Il caso dell’ospedale “Buzzi”
di Eugenia Roccella
Ieri il Gip di Milano ha infatti archiviato il procedimento aperto contro il professor Nicolini, accogliendo la richiesta del pubblico ministero Marco Ghezzi. Nel comportamento del primario non è stato rilevato nessun illecito penale, nonostante non avesse ritenuto necessario far sapere al Comitato etico dell’ospedale quello che stava facendo.
D’altra parte non si sa nemmeno come abbia potuto informare correttamente le donne: quale consenso possono aver sottoscritto le sue pazienti, se per il Methotrexato non c’è nessun protocollo autorizzato da un ente di controllo? Il farmaco infatti è stato usato “off label” cioè fuori dalle indicazioni prescritte; ma soprattutto, non esiste nessun Paese al mondo che abbia ufficialmente registrato il Methotrexato a scopi abortivi, anche perché il suo uso in questo senso è fermamente sconsigliato dall’Organizzazione mondiale della Sanità. Perché, allora adottarlo?
La volontà, tutta politica e ideologica, di introdurre in Italia l’aborto chimico sembra aver fatto impazzire il nostro sistema sanitario. Poiché la ditta che distribuisce il più diffuso dei farmaci abortivi, la pillola Ru486, non intende sottoporre il suo prodotto al vaglio dell’Aifa, l’ente di controllo farmacologico italiano, in alcune regioni si è scatenata un’incredibile corsa al fai-da-te. I farmaci necessari vengono importati direttamente dagli ospedali, e usati fuori dalle indicazioni previste, senza la garanzia dell’Aifa. Se il Mifegyne (nome commerciale della vera e propria pillola Ru486) viene fatto arrivare dalla Francia, il Cytotec si può acquistare anche in Italia, dove è registrato come antiulcera.

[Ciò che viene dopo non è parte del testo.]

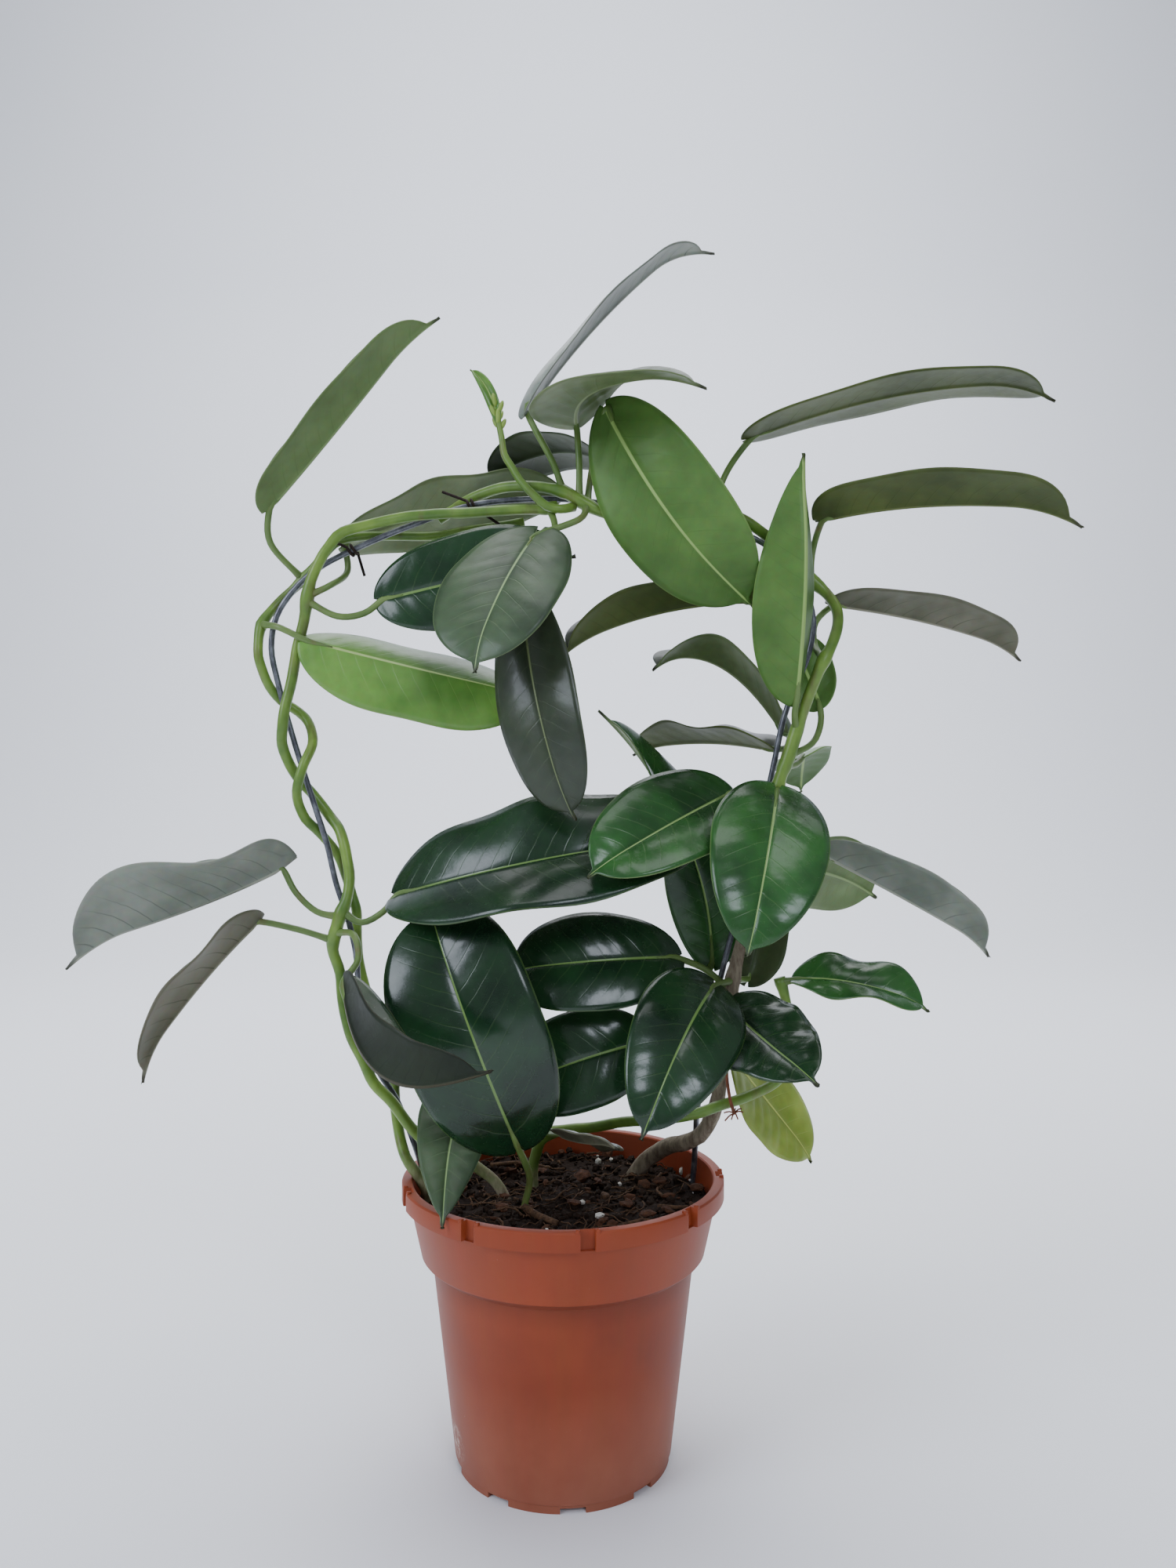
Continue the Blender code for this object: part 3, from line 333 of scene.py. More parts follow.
@dataclass(frozen=True)
class StemFinish:
    """Plant stem skin: green and satin when young, grey-brown corky bark where it is old."""

    name: str
    green_low: str
    green_high: str
    flush: str = "#5f4a35"
    bark_low: str = "#5d5040"
    bark_high: str = "#8d8370"
    roughness: float = 0.38

    FISSURE = 2.2  # mm from one crack of the bark to the next

    def material(self) -> bpy.types.Material:
        """Makes the skin; the mark woody says from 0 to 1 how far it has turned to bark."""
        recipe = Recipe(self.name, IOR=1.45)
        place = recipe.place()
        upward = recipe.drawn_out(place, 0.28)
        cork = recipe.noise(upward, 1000 / self.FISSURE, 5.0, 0.65)
        patch = recipe.noise(place, 90.0, 3.0)
        green = recipe.ramp(patch, {0.3: self.green_low, 0.7: self.green_high})
        bark = recipe.ramp(cork, {0.35: self.bark_low, 0.66: self.bark_high})
        worn = recipe.sum("MULTIPLY_ADD", patch, 0.5, recipe.mark("woody"))
        part = recipe.spread(worn, 0.55, 0.85, kind="SMOOTHSTEP")
        tint = recipe.spread(recipe.noise(upward, 120.0, 3.0, 0.7), 0.54, 0.72, 0.0, 0.55)
        recipe.feed("Base Color", recipe.mix(part, recipe.mix(tint, green, self.flush), bark))
        recipe.feed("Roughness", recipe.spread(part, 0.0, 1.0, self.roughness, 0.85))
        depth = recipe.spread(part, 0.0, 1.0, 0.12, 1.0)
        recipe.bump(recipe.sum("MULTIPLY", cork, depth), 0.7, 0.5)
        return recipe.material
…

Tutto questo avviene con la benedizione di alcune giunte regionali, come quella della Toscana, che sembra aver preso a cuore la diffusione della pillola abortiva più degli stessi che la producono. In questo clima di allegro lassismo è chiaro che a un medico possa venire in mente di provare anche altre sostanze; visto che nessuno di questi farmaci è autorizzato, perché non usarne uno che è facilmente disponibile in Italia e non richiede nemmeno la fatica di importarlo dall’estero?
Eppure il Consiglio Superiore della Sanità, nel 2004 si era espresso con estrema chiarezza: il metodo chimico, che non permette di prevedere il momento effettivo dell’espulsione dell’embrione, è compatibile con la 194 solo se la paziente rimane all’interno delle strutture pubbliche “fino al completamento dell’aborto e delle cure del caso”.
Questo parere non sembra essere tenuto in nessun conto: sia negli ospedali toscani dove si pratica l’interruzione di gravidanza con la Ru486, sia nel caso del Buzzi, l’aborto vero e proprio, in gran parte dei casi, è avvenuto fuori dall’ospedale. Stupisce anche l’affermazione del pm, secondo cui il Methotrexato costituirebbe “una tecnica più moderna e rispettosa dell’integrità fisica e psichica della donna”: è evidente che il pubblico ministero e i suoi consulenti ritengono la valutazione dell’Organizzazione mondiale della Sanità del tutto irrilevante.
La legge italiana sull’aborto è stata concepita per offrire il massimo di garanzie sanitarie alle donne. Ma se oggi dobbiamo affidarci ai furori ideologici di qualche assessore e alla fantasia di qualche medico, quella legge è già diventata lettera morta.